Suena la fiebre del Dr. Mario

Leí unos poemas malos de una persona que estuvo muy enferma. Los leí de refilón y como por ahí de la séptima, octava línea, me declaré incompetente para criticarlos. No pude sentirme identificado, tampoco pude gozarlos o celebrarlos. Solo sentía desdén y desprecio. De enfermo a enfermo, pretendí que podía conectar con el poeta. Una conexión de micro ondas y rayos cósmicos, una conexión mística; cuando el lector hurga en su corazón y abre un portal para escucharse en voz del autor. Nada. Creo que mi juguito de lector mágico se ha terminado. Por último, intenté leer uno de los poemas en voz alta y me supo medio malo. Abandoné el último antes de leer los versos finales. Que otro se encargue de ellos, pensé, que otro enfermo, otro convaleciente, otro superviviente se sienta con ganas de abrazarlos porque mi cabeza se niega a regresar a ese otro lugar y vestirlo de palabrería chafa, cursilona y mal planeada. Regodearse o vivir sumergido en la enfermedad me parece lamentable pero no niego que es tentador, es un estado poderosísimo que todo lo pudre; la vida se convierte en salud, en sangre, en fortaleza, en biología y microorganismos, en lo saludable y lo espiritual, en el amor y la soledad del enfermo que nadie puede comprender, una soledad que se hace cada vez más profunda conforme pasa el tiempo y los estados corporales, los estados mentales, se hunden adentro de aquella inmundicia, de la sangre alterada y recompuesta por los químicos.

La enfermedad arrasa con uno, se instala en el cuerpo y la cabeza como información persistente que continuamente dirige y cambia la percepción.
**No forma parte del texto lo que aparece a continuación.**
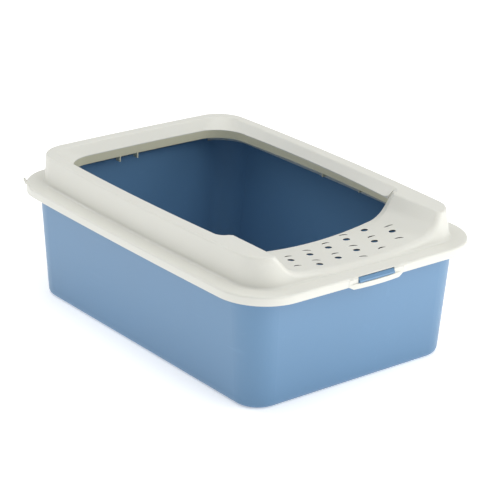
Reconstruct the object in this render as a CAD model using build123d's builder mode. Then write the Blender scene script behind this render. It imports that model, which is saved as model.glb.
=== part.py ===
from build123d import *
from math import cos, radians, sin, tan
import os

# Litter tray with a raised rim frame that snaps onto a drafted tub.
# Millimetres, +Z up, the low entry end faces -Y, and the origin is the middle of the
# footprint on the surface that the tub stands on.

# ---------------------------------------------------------------- overall
skirt_half_width = 205.0
skirt_half_length = 282.0
ledge_height = 170.5
wall_height = 40.0
ridge_height = ledge_height + wall_height

# ---------------------------------------------------------------- tub
tub_side_inset = 20.4
tub_end_inset = 24.6
tub_side_draft = 13.4
tub_end_draft = 8.6
tub_base_corner_radius = 36.0
tub_rim_corner_radius = 45.0
tub_wall = 2.4
tub_floor = 2.8
tub_bottom_edge_radius = 9.0
flange_thickness = 2.4
flange_lip_height = 4.6
flange_lip_thickness = 2.0
upstand_height = 5.0
upstand_half_width = 135.0
gusset_thickness = 1.8
gusset_height = 17.0
gusset_reach = 11.0
tub_rim_half_width = skirt_half_width - tub_side_inset
tub_rim_half_length = skirt_half_length - tub_end_inset
tub_base_half_width = tub_rim_half_width - tub_side_draft
tub_base_half_length = tub_rim_half_length - tub_end_draft

# ---------------------------------------------------------------- skirt and ledge
frame_wall = 2.2
skirt_side_bow = 3.5
skirt_end_bow = 0.8
skirt_corner_radius = 70.0
skirt_depth = 12.2
skirt_edge_radius = 3.0
skirt_bottom_height = ledge_height - skirt_depth

# ---------------------------------------------------------------- raised wall
side_ledge_width = 22.5
front_ledge_width = 23.0
rear_ledge_width = 19.0
foot_side_bow = 6.5
foot_end_bow = 2.5
foot_front_radius = 45.0
foot_rear_radius = 55.0
foot_cove_radius = 3.5
foot_half_width = skirt_half_width - side_ledge_width
foot_front = skirt_half_length - front_ledge_width
foot_rear = skirt_half_length - rear_ledge_width
wall_side_lean = 4.5
wall_front_lean = 8.0
wall_rear_lean = 1.0
ridge_side_bow = 8.0
ridge_end_bow = 3.0
ridge_front_radius = 38.0
ridge_rear_radius = 45.0
ridge_width = 17.5
ridge_half_width = foot_half_width - wall_side_lean
ridge_front = foot_front - wall_front_lean
ridge_rear = foot_rear - wall_rear_lean

# ---------------------------------------------------------------- land, opening and lip
land_drop = 13.7
land_side_width = 26.5
land_rear_width = 31.0
land_side_bow = 5.0
opening_rear_radius = 46.0
opening_front_radius = 3.0
opening_front_bow = 8.0
lip_front_depth = 7.3
lip_rear_depth = 12.0
land_height = ridge_height - land_drop
opening_half_width = ridge_half_width - land_side_width
opening_rear = ridge_rear - land_rear_width
lip_front_height = land_height - lip_front_depth
lip_rear_height = land_height - lip_rear_depth

# ---------------------------------------------------------------- entry step
crest_depth = 9.0
crest_radius = 8.0
ridge_radius = 3.0
step_rise = 5.9
step_depth = 99.5
step_slope = 5.6
step_dish_rise = 9.0
step_wall = 1.4
step_side_gap = 32.5
step_rear_side_gap = 24.8
scoop_gap = 39.0
scoop_rear_gap = 22.4
scoop_knee_setback = 7.5
scoop_rear_setback = 9.0
scoop_cove_radius = 40.0
shelf_top_overlap = 4.5
shelf_foot_setback = 8.5
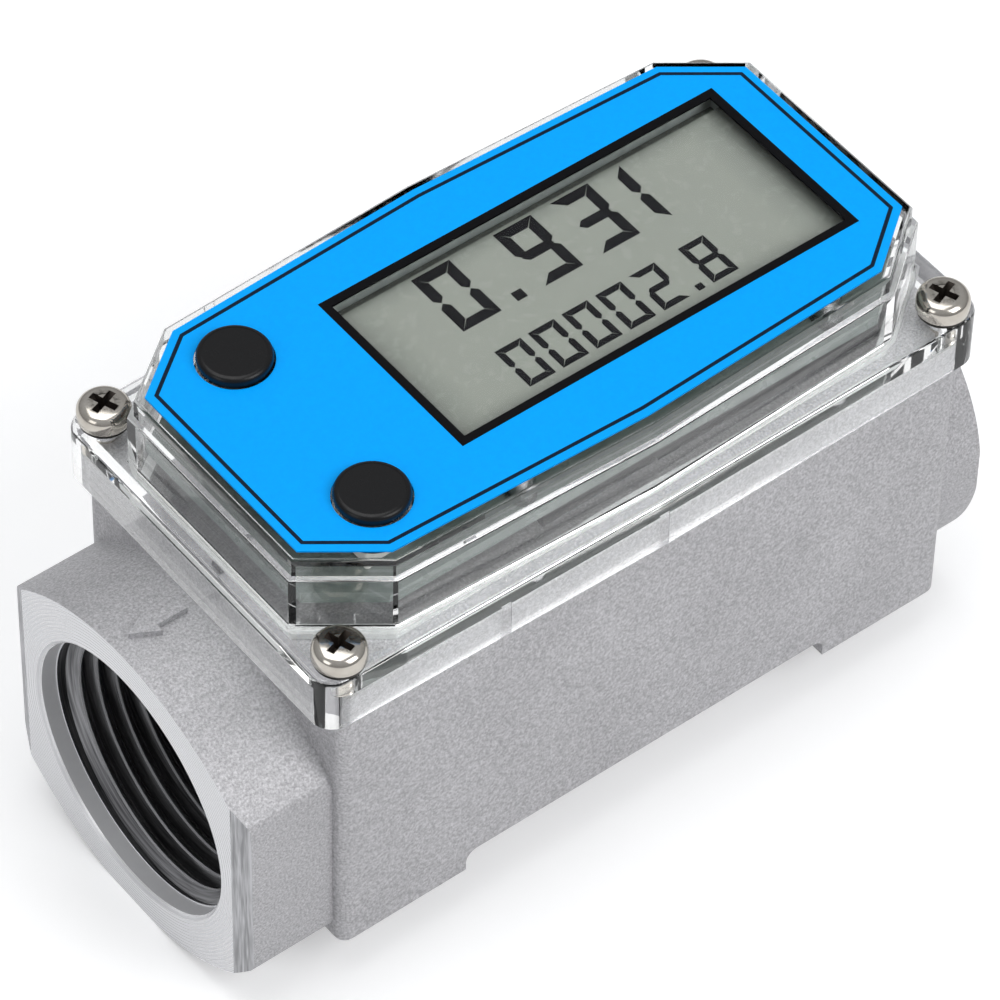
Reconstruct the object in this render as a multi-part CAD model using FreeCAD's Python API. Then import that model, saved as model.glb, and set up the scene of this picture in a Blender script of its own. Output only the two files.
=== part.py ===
"""Digital turbine flow meter with one-inch threaded ends.

Millimetres, +Z up, flow along X from the inlet (+X) to the outlet (-X).
The origin is on the base, below the middle of the overall length.
"""
import FreeCAD, Part
import math
import os

V = FreeCAD.Vector
X_AXIS = V(1, 0, 0)
Z_AXIS = V(0, 0, 1)

# ---- cast body ----
block_length = 85.2
block_width = 46.2
outlet_reach = 11.7
inlet_reach = 6.3
axis_height = 20.9
nozzle_half_flats = 21.5
nozzle_flat_height = 24.0
nozzle_rise = 21.2
nozzle_edge_round = 1.0
nozzle_chamfer_depth = 1.0
nozzle_chamfer_width = 2.4
block_edge_round = 1.6
root_fillet = 1.3
foot_drop = 14.6
foot_recess = 3.2
foot_recess_length = 51.0
foot_recess_round = 1.5
base_flat_width = 13.0

# ---- bore ----
thread_radius = 16.6
thread_depth = 19.0
mouth_chamfer = 0.5
throat_cone = 2.0
support_radius = 13.0
rotor_chamber_radius = 12.4
rotor_offset = 9.5

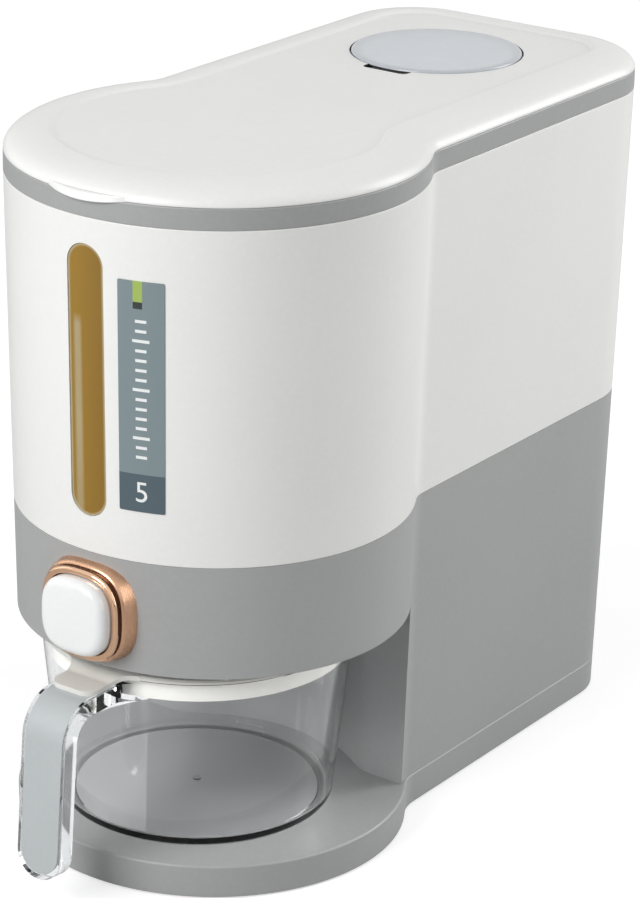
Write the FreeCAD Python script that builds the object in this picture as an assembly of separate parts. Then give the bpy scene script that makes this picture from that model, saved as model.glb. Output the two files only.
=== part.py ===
"""Countertop rice dispenser with a pull-out measuring cup, built piece by piece.

Frame: +Z up, -Y towards the user, origin on the table under the middle of the whole length.
Every piece is drawn about the axis of the round front and moved to that frame when it is saved.
Lengths are in millimetres.
"""
import FreeCAD, Part
import math
import os

vec = FreeCAD.Vector

# ---- keyhole plan of the body, given at the rim -------------------------------------------
front_radius = 92.0        # round front, about the Z axis
half_width = 77.5          # half the width of the narrower rear box
rear_reach = 248.0         # rear face, from the front axis
neck_fillet = 17.0         # hollow fillet between the round front and the rear box
rear_corner = 41.0         # round of the rear corners
draft = 0.0195             # inward lean of every outer wall, mm per mm going down
tray_bulge = 2.2           # the round of the tray stands out this much further
wall = 2.5                 # moulded wall

# ---- heights ------------------------------------------------------------------------------
foot_height = 0.8
tray_top = 16.0            # floor that the cup stands on, and seam under the column
joint_height = 156.5       # seam between the lower body and the container
head_height = 51.5         # overhanging head, from its underside to that seam
rim_bottom = 305.5
rim_height = 9.5
crown_rise = 9.0           # lid crest above the rim
crown_width = 20.0         # plan width of the rounded lid edge
panel_sink = 1.5           # lid panel below the crest

head_bottom = joint_height - head_height
rim_top = rim_bottom + rim_height
panel_top = rim_top + crown_rise - panel_sink

# ---- clearances ---------------------------------------------------------------------------
slip = 0.2                 # between fixed pieces that are only set into each other
free_gap = 0.3             # between pieces that move past each other
button_gap = 0.45          # around the button cap
running_gap = 0.08         # radial, shaft in a hole

# ---- cup ----------------------------------------------------------------------------------
cup_centre_y = -12.0
cup_side_gap = 7.5         # cup rim inside the rear box's half width
cup_taper = 8.5            # base radius less than the rim's
cup_headroom = 7.0         # cup rim below the head
cup_wall = 2.4
cup_floor = 3.5
cup_base_round = 3.0
gate_mark_radius = 1.8
gate_mark_height = 0.6
gate_mark_round = 0.35
cup_rim_radius = half_width - cup_side_gap
cup_base_radius = cup_rim_radius - cup_taper
cup_rim_height = head_bottom - cup_headroom
cup_front = cup_rim_radius - cup_centre_y
bay_clearance = 6.0        # between the cup rim and the bay wall
shoulder_y = 45.0          # flat front of the column beside the bay
shoulder_round = 25.0
column_edge_round = 3.5
tray_edge_round = 1.2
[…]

Si fuera otro, quizás, hubiera llorado como un chamaco después de haber leído esos poemas tan malos.

Aunque pasé casi dos semanas con una gastritis fulminante que me tiró en cama y me dejó bien chupado, al final de cada día, a pesar de todo el insomnio y el agotamiento, tolerando todo el dolor y la dopamina alterada por el jarabe tan chingón que me prescribieron, pude dar las gracias. Las gracias irónicas por el sadismo del creador, siempre presente (y siempre ausente) en nuestras vidas. Comparé con el cáncer, cómo no hacerlo, y luego me reí de esa babosada, sabiendo precisamente que no era lo mismo. Altas dosis melodramáticas se ganan los enfermos cuando superan el combate de su vida. Después pensé en escalas del dolor, siempre tan propias de uno, y llegué a la conclusión que la bruscellosis me había dolido más, y aun cuando el problema se estaba extendiendo por días, la parte sensata de mi cerebro declaró con voces retumbantes y poderosas: “esto algún día terminará”.

Esa voz era muy difícil escucharla durante los días de inyecciones, y de análisis, y de náuseas y agotamiento.

Ya regresé a mi rutina. Antes de empezar mi día, en cualquiera de mis dos teletrabajos (me sentí muy español, me recuerda a esa otra palabra: los teleñecos, quizás ahora todos somos los teleñecos del controlador de esta simulación) y dar la primera mordida al desayuno, suelo dar una vuelta a la cuadra para activar los sistemas: el coco, las piernas, el estómago, la mirada. Me gusta ver a la Cholula perezosa, recién despierta, expulsando a las pulgas como un perro callejero en días de mucho sol. A veces se siente triste porque las universidades siguen medio cerradas (recuerdo de los estudiantes que daban vida a este barrio), pero también se ve a algunos trabajadores buscando el atole y los tamales. Poca gente lleva cubrebocas. La pandemia se ha terminado, según el ánimo de las hormigas (aun cuando puedes escucharlas toser, ¿no las oyes? Las hormigas casi están expulsando los pulmones). Todo este paseo matutino solo para confesarle al blagh que hoy me hice mi primer café, y como dije por ahí, el café es el paraíso en la tierra y que me perdone mi estómago unos veinte, treinta o cuarenta años más, si la biología es buena conmigo, porque espero que pueda seguir soportando una o dos tazas diarias hasta que se nos acabe el contrato.

Ah, eso me hace pensar algo: el café sí es un poema que me ha hecho llorar.